Scarpetta patrimonio dell'umanità. O almeno dell'italianità. Quello di raccogliere con il pane il sugo avanzato alla fine di un piatto è da sempre un gesto che indica un approccio popolaresco all'atto del mangiare, amato da tutti ma da molti considerato maleducato, forse per l'antico retaggio dell'Italia povera o neo-ricca per cui andava evitato qualsiasi gesto potesse essere scambiato come traccia di fame atavica. Quella stessa filosofia per cui nella Napoli di un secolo fa era buona norma, quando si era invitati a pranzo a casa di qualcuno, lasciare nel piatto il cosiddetto «muorzo r'a crianza», il boccone dell'educazione, per dimostrare di essere sazi, anche per non mettere a disagio il padrone di casa che di fronte a una voracità eccessiva avrebbe pensato di dovere offrire più cibo ai suoi commensali. Era un'epoca in cui le convenzioni sociali erano più importanti della soddisfazione del cuoco o della sostenibilità anti-spreco (che del resto, si sa, mica si mangia).
La relazione degli italiani con la scarpetta è raccontata da un'indagine condotta da YouGov e commissionata da Barilla: ebbene, il 68 per cento degli italiani ama indulgere ai tempi supplementari del piatto ma molti si trattengono dal ripulire il piatto con il pane in contesti formali: tra coloro che adorano la scarpetta, il 60 per cento si astiene quando va nei ristoranti fine dining e il 48 per cento sente la mancanza dell'operazione.

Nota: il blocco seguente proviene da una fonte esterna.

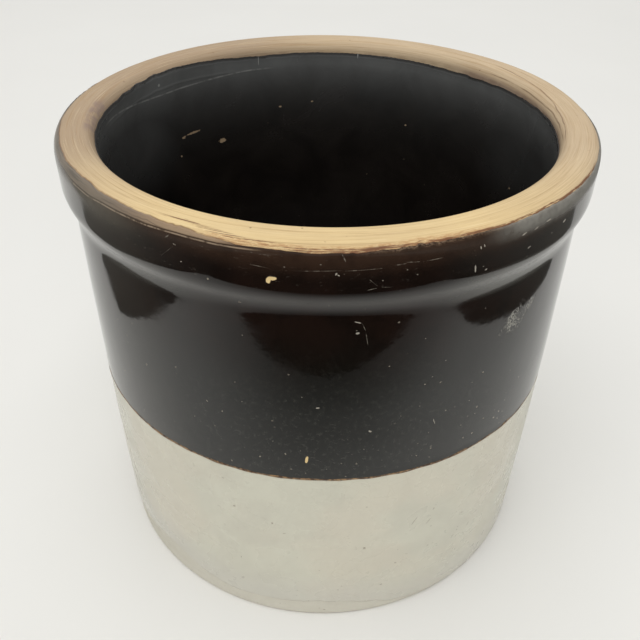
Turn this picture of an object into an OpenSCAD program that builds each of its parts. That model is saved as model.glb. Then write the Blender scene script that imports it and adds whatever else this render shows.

Una rinuncia inutile, perché in realtà gli chef stellati adorano il cliente che fa tornare il piatto in cucina come uscisse dalla lavastoviglie, vivono la circostanza come un segno di apprezzamento del loro lavoro. E poi, diciamolo una volta per tutte, il galateo dei ristoranti fine dining è molto meno ingessato di quello che si pensi. «Credo fermamente che la grandezza della cucina italiana risieda non solo nella varietà e nel sapore, ma anche nella sua capacità di essere costantemente reinterpretata valorizzando ogni ingrediente con semplicità», dice Davide Oldani, chef del bistellato D'O a Cornaredo. «Nella mia cucina - ci dice Andrea Aprea, chef dell'omonimo ristorante bistellato di Milano - c'è il ragù, c'è l'amatriciana, c'è l'uovo al purgatorio, piatti assolutamente adatti alla scarpetta e io la incoraggio assolutamente». E Andrea Berton, altro stellato milanese, si dice «felice quando i clienti la fanno, vuol dire che il piatto è piaciuto. E anche il pane».
Ci sono locali che fanno una cucina «da scarpetta», come Silvano a piazza Morbegno, nel cuore di NoLo: una trattoria con bancone che cita la Milano di Jannacci, recentemente insignita dei Tre Gamberi che identificano le migliori osterie d'Italia nella guida Ristoranti d'Italia del Gambero Rosso e che ha ottimo pane e grandi intingoli (perché per una buona scarpetta ci vogliono entrambi) e un'atmosfera informale che non rende necessario consultare il galateo. Antesignano della «cucina da scarpetta» è Antonello Colonna, storico chef di Labico, vicino a Roma: «La scarpetta - sorride - è la vera testimonianza di un piatto riuscito. Nel mio locale ci manca solo che la facciano con il vino...
E comunque io giù venticinque anni fa proponevo le scarpette come pietanze, piccole mise un bouche con i grandi sughi romani, l'amatriciana, l'arrabbiata, la pizzaiola». Sarà la scarpetta la chiave per combattere la tanto decantata crisi del fine dining?